▶ _Data provided_
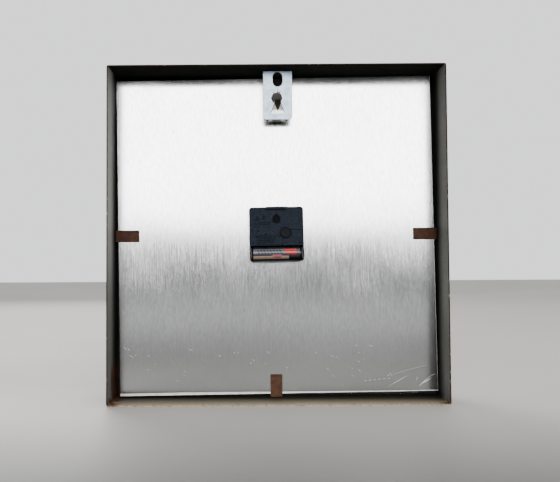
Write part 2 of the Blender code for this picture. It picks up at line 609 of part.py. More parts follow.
def gear_train(tilted):
    """Wheels from the motor's rotor to the hour wheel. Each piece has its origin on its arbor."""
    overlap = 0.1 * MM             # how far a pinion reaches into the wheel that it is joined to
    intermediate_wheel, rotor_pinion = mesh_pair(ROTOR_PAIR, INTERMEDIATE_AXIS, ROTOR_AXIS)
    second_wheel, intermediate_pinion = mesh_pair(SECOND_PAIR, CENTRE_AXIS, INTERMEDIATE_AXIS)
    third_wheel, second_pinion = mesh_pair(THIRD_PAIR, THIRD_AXIS, CENTRE_AXIS)
    centre_wheel, third_pinion = mesh_pair(CENTRE_PAIR, CENTRE_AXIS, THIRD_AXIS)
    motion_wheel, cannon_pinion = mesh_pair(MOTION_PAIR, MOTION_AXIS, CENTRE_AXIS)
    hour_wheel, motion_pinion = mesh_pair(HOUR_PAIR, CENTRE_AXIS, MOTION_AXIS)
    pivot_y = BRIDGE_LAYER[0] + 0.1 * MM
    pivot = 0.4 * MM

    magnet = prism([circle(2.6 * MM, segments=24)], *MAGNET_LAYER)
    rotor = join(prism([rotor_pinion], INTERMEDIATE_LAYER[0], MAGNET_LAYER[0] + overlap), magnet,
                 arbor(pivot_y, ARBOR_BACK_Y, pivot))
    add_object("rotor", rotor, MAGNET, place(ROTOR_AXIS), tilted)

    intermediate = join(prism([intermediate_wheel], *INTERMEDIATE_LAYER),
                        prism([intermediate_pinion], SECOND_LAYER[0], INTERMEDIATE_LAYER[0] + overlap),
                        arbor(pivot_y, ARBOR_BACK_Y, pivot))
    add_object("intermediate_wheel", intermediate, WHITE_PLASTIC, place(INTERMEDIATE_AXIS), tilted)

    second = join(prism([second_wheel], *SECOND_LAYER),
                  prism([second_pinion], THIRD_LAYER[0], SECOND_LAYER[0] + overlap),
                  arbor(SECOND_SHAFT_END_Y, ARBOR_BACK_Y))
    add_object("second_wheel", second, WHITE_PLASTIC, parent=tilted)

    third = join(prism([third_wheel], *THIRD_LAYER),
                 prism([third_pinion], CENTRE_LAYER[0], THIRD_LAYER[0] + overlap),
                 arbor(pivot_y, ARBOR_BACK_Y, pivot))
    add_object("third_wheel", third, WHITE_PLASTIC, place(THIRD_AXIS), tilted)

    radius, bore, front_end = MINUTE_TUBE
    hub = prism([circle(radius, segments=24)], CENTRE_LAYER[0] - 0.2 * MM, CENTRE_LAYER[1] + 0.3 * MM)
    drill = prism([circle(bore, segments=16)], front_end - 1 * MM, CENTRE_LAYER[1] + 1 * MM)
    centre = cut(join(prism([centre_wheel], *CENTRE_LAYER), hub), drill.copy())
    add_object("centre_wheel", centre, WHITE_PLASTIC, parent=tilted)
    cannon = join(prism([cannon_pinion], *MOTION_LAYER),
                  prism([circle(radius, segments=24)], front_end, BRIDGE_LAYER[1] - 0.2 * MM))
    add_object("cannon_pinion", cut(cannon, drill), BRASS, parent=tilted)

    shaft_radius = 1.2 * MM
    motion = join(prism([motion_wheel], *MOTION_LAYER),
                  prism([motion_pinion], HOUR_LAYER[0], MOTION_LAYER[0] + overlap),
                  prism([circle(shaft_radius, segments=16)], MOTION_LAYER[0] + overlap, MOTION_SHAFT_BACK_Y))
    add_object("motion_wheel", motion, WHITE_PLASTIC, place(MOTION_AXIS), tilted)
    shaft_front = MOTION_SHAFT_BACK_Y + GAP
    knob = turned([(0, 5.2 * MM), (KNOB_RADIUS - 0.5 * MM, 5.2 * MM), (KNOB_RADIUS, 4.8 * MM),
                   (KNOB_RADIUS, 3.4 * MM), (shaft_radius, 3.4 * MM), (shaft_radius, shaft_front),
                   (0, shaft_front)], "Y")
    add_object("setting_knob", knob, BLACK_PLASTIC, place(MOTION_AXIS), tilted)

    radius, bore, front_end = HOUR_TUBE
    hour = join(prism([hour_wheel], *HOUR_LAYER),
                prism([circle(radius, segments=24)], front_end, HOUR_LAYER[1] - overlap))
    hour = cut(hour, prism([circle(bore, segments=24)], front_end - 1 * MM, HOUR_LAYER[1] + 1 * MM))
    add_object("hour_wheel", hour, BRASS, parent=tilted)


# ---------------------------------------------------------------- fixings and hands

def dial_fixings(tilted):
    """Rubber washer behind the dial plate, brass washer and hexagonal nut in front of it."""
    bore = BUSH_RADIUS + GAP
    rubber = prism([circle(10 * MM), circle(bore)], DIAL_BACK_Y + GAP, BODY_FRONT_Y - GAP)
    add_object("rubber_washer", rubber, BLACK_RUBBER, parent=tilted)
    washer = prism([circle(8 * MM), circle(bore)], DIAL_FRONT_Y - GAP - 0.8 * MM, DIAL_FRONT_Y - GAP)
    add_object("brass_washer", washer, BRASS, parent=tilted)
    nut_back = DIAL_FRONT_Y - 2 * GAP - 0.8 * MM
    hexagon = circle(NUT_ACROSS_FLATS / math.sqrt(3), segments=6)
    nut = prism([hexagon, circle(bore, segments=24)], nut_back - 2.5 * MM, nut_back)
    add_object("fixing_nut", nut, BRASS, parent=tilted)


def hand(name, shape, boss_radius, bore, y_span, surface, tilted, turn, extras=()):
    """A tapered baton with a round boss, pointing up before it is turned to its time."""
    length, tail, width, tip = shape
    baton = prism([[(-width / 2, -tail), (width / 2, -tail), (tip / 2, length), (-tip / 2, length)]], *y_span)
    boss = prism([circle(boss_radius)], *thicker(y_span))
    solid = join(baton, boss, *extras)
    solid = cut(solid, prism([circle(bore, segments=16)], y_span[0] - 2 * MM, y_span[1] + 2 * MM))
    add_object(name, solid, surface, parent=tilted, turn=turn)


def thicker(y_span):
    """A span a little longer at both ends, so that a boss stands proud of its hand."""
    return y_span[0] - 0.1 * MM, y_span[1] + 0.1 * MM


def hands(tilted):
    minutes = TIME_MINUTES + TIME_SECONDS / 60
    full_turn = 2 * math.pi
    hour_turn = full_turn * (TIME_HOURS + minutes / 60) / 12
    minute_turn = full_turn * minutes / 60
    second_turn = full_turn * TIME_SECONDS / 60
    hand("hour_hand", HOUR_HAND, 7 * MM, HOUR_TUBE[0] + GAP, (-19.3 * MM, -18.8 * MM),
         HAND_BLACK, tilted, hour_turn)
    hand("minute_hand", MINUTE_HAND, 5.5 * MM, MINUTE_TUBE[0] + GAP, (-21.1 * MM, -20.6 * MM),
         HAND_BLACK, tilted, minute_turn)
    rings = [circle(3 * MM, segments=24), circle(MINUTE_TUBE[0] + GAP, segments=16)]
    nut = prism(rings, -22.4 * MM, -21.4 * MM)
    add_object("hand_nut", nut, BRASS, parent=tilted)
    second_span = (-24.4 * MM, -24.0 * MM)
    hub = prism([circle(1.6 * MM, segments=16)], -24.6 * MM, -23.3 * MM)
    weight = prism([circle(5 * MM, (0, -32 * MM), 24)], *thicker(second_span))
    hand("second_hand", SECOND_HAND, 3.5 * MM, ARBOR_RADIUS + GAP, second_span, HAND_RED, tilted, second_turn,
         (hub, weight))


def build():
    tilted = bpy.data.objects.new("dial_frame", None)
    PARTS.objects.link(tilted)
    tilted.location = (0, 0, DIAL_CENTRE_Z)
    tilted.rotation_euler = (0, DIAL_TILT, 0)
    case_shell()
    glass_and_spacers()
    dial_plate(tilted)
    dial_tabs()
    hanging_bracket()
    movement_front_case(tilted)
    movement_back(tilted)
    battery_and_contacts(tilted)
    electronics(tilted)
    bridge_plate(tilted)
    gear_train(tilted)
    dial_fixings(tilted)
    hands(tilted)


build()
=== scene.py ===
"""Looks of the square wall clock: finer pieces, materials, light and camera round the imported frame.

Metres, +Z up. The dial faces -Y and the open back +Y, which is the side that the camera sees.
Pieces are made in the frame's own coordinates, or in the slightly turned ones of the dial.
"""
import json
import math
import random

import bmesh
import bpy
from mathutils import Matrix, Vector


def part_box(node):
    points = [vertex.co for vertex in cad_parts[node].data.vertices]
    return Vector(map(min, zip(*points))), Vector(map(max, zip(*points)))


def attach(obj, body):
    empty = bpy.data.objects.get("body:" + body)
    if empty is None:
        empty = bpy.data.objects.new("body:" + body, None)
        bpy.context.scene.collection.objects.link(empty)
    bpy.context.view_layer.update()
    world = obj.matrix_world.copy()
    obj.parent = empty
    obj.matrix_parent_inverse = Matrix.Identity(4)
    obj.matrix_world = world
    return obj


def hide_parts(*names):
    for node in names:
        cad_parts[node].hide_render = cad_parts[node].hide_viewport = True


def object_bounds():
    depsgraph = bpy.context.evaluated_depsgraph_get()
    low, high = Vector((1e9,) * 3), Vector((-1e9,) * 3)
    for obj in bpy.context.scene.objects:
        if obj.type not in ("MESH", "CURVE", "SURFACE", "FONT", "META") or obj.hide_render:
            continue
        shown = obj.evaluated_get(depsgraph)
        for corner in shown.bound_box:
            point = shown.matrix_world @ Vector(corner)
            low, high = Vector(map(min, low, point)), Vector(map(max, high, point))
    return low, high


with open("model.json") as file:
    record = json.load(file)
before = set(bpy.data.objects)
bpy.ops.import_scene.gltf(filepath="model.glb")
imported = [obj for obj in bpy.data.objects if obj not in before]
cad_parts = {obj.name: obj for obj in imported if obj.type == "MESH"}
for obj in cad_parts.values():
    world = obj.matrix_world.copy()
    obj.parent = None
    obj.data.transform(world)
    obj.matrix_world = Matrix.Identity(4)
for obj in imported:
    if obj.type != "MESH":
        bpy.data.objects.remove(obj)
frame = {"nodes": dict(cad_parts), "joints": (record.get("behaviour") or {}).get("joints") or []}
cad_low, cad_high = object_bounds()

MM = 0.001
STEEL_SHEET = 1.0 * MM
FLAT = Matrix.Identity(4)
UPRIGHT = Matrix.Rotation(math.pi / 2, 4, "X")
# Stands a shape drawn in X and Z on its edge, with what was drawn along Z laid along Y
ON_EDGE = UPRIGHT @ Matrix.Diagonal((1, 1, -1, 1))


def joint_point(name):
    """Where the axis of a joint lies."""
    return next(Vector(joint["pos_m"]) for joint in frame["joints"] if joint["name"] == name)


# The dial and the movement share a frame of their own, turned a little about the hands' axis
HANDS = joint_point("seconds_turn")
DIAL_TURN = math.radians(0.75)
DIAL_FRAME = Matrix.Translation((HANDS.x, 0, HANDS.z)) @ Matrix.Rotation(DIAL_TURN, 4, "Y")
KNOB_PLACE = DIAL_FRAME.inverted() @ joint_point("setting_turn")


def depths(node):
    """The front and the back plane of a CAD node."""
    low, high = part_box(node)
    return low.y, high.y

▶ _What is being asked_
Only the lines from the line with "case_shell()" to the line with "the imported frame.", inclusive, are to be printed, exactly as they appear.

▶ _Exercise output_
    case_shell()
    glass_and_spacers()
    dial_plate(tilted)
    dial_tabs()
    hanging_bracket()
    movement_front_case(tilted)
    movement_back(tilted)
    battery_and_contacts(tilted)
    electronics(tilted)
    bridge_plate(tilted)
    gear_train(tilted)
    dial_fixings(tilted)
    hands(tilted)


build()
=== scene.py ===
"""Looks of the square wall clock: finer pieces, materials, light and camera round the imported frame.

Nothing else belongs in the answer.